News Corp - which publishes the Wall Street Journal - designed Knewz to show that a service can aggregate news in a publisher-friendly manner, according to a News Corp spokesman - by honoring the source of a scoop and not the website that rewrites it quickly, by including a publication’s logo, and by featuring a range of publications.

Last September, Google disclosed changes to its search algorithm to give more prominence to original reporting. Publishers have complained for years that the search giant has rewarded companies that quickly aggregate original reporting from other news organizations.

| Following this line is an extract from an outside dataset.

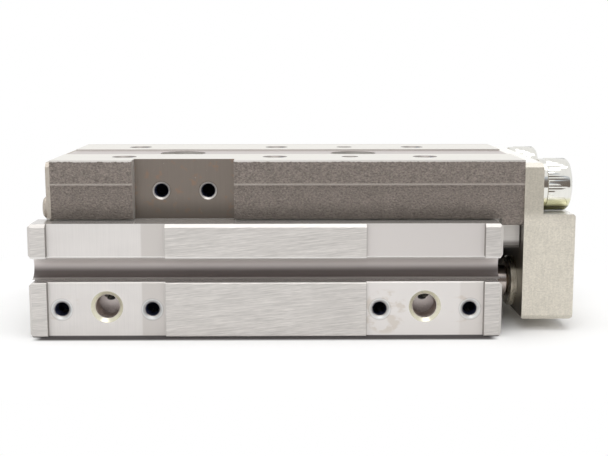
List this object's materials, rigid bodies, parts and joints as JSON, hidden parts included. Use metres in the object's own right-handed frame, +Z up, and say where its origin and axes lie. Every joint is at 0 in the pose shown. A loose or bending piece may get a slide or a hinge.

Knewz links directly to publishers’ websites, and plans to share data with them. The service, now ad-free in beta, may eventually include advertising. It is available on desktop, mobile and mobile app.

Knewz “is not egregious aggregation but generous aggregation,” News Corp CEO Thomson said in a statement. “There are mastheads from across the political and regional spectrum, and premium publishers will not be relegated in the rankings.”